Entonces es cuando reparo en la evidencia: mi vida, hasta hace poco tiempo ordenada, casi vulgar, es ahora la vida de un yonki. Sin proponérmelo, soy un vagabundo que camina solo por las calles del barrio, entra en los bares, sale casi de inmediato –en ellos tampoco se puede fumar ya sin incumplir la ley–, persigue miradas por las esquinas y deja la imaginación volar. La vida, en el fondo, consiste en esto: bajar, consumirse y ascender. Del cielo bajas al infierno. Subes otra vez y te estrellas. Es así.

La necesidad nunca mengua ni la rueda del tiempo se detiene. Prácticamente almuerzo para fumar con el estómago lleno. Es una sensación agradable. Te sumerges en la música y apagas el ruido de tu mente con el humo. Olvidas. La droga te ayuda, igual que una muleta, a sobrellevar el calendario. Aunque te mate. En mi caso ha pasado de ser un placer íntimo a convertirse en un ceremonial social que perpetro ante los ojos sonámbulos de todos.

Cada vez que salgo a la calle a ejercer este rito me encuentro a gente que conozco, que alguna vez he visto o a amigos de amigos que me hacen la misma pregunta. ¿Qué haces? El puto yonki, contesto. Nunca me creen, pero es sólo porque piensan que los yonkis dejaron de existir en los ochenta. No es cierto: todos somos, de una manera u otra, esos drogadictos necesitados que esperamos al dealer bajo el aguacero. Lo esperamos, pero el tío no llega nunca. 

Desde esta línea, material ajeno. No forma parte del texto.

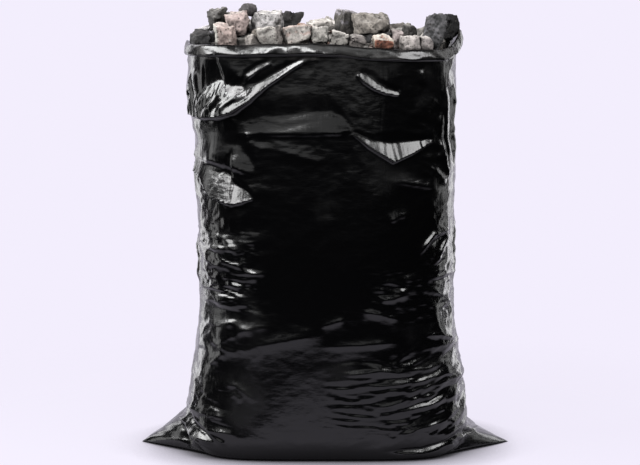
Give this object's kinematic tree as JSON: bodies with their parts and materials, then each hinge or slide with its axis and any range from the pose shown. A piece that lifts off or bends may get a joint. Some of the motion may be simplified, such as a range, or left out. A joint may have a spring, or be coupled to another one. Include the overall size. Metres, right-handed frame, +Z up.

Entonces me acuerdo de lo que decía Burroghs: “Cuando sea mayor, fumaré opio”. ¡Ah, los sueños de infancia! Supongo que debo haber llegado a la encrucijada. Ya he superado los cuarenta, que es la edad de todos los arrepentimientos posibles. Y sé muy bien que no será el opio quien me mate. Mi verdugo, elegido de forma consciente y suicida, será el tabaco. Una bala de 216 milímetros. Calibre 47. Un glorioso Partagás del nueve. Un asesino vestido con un traje de humo blanco.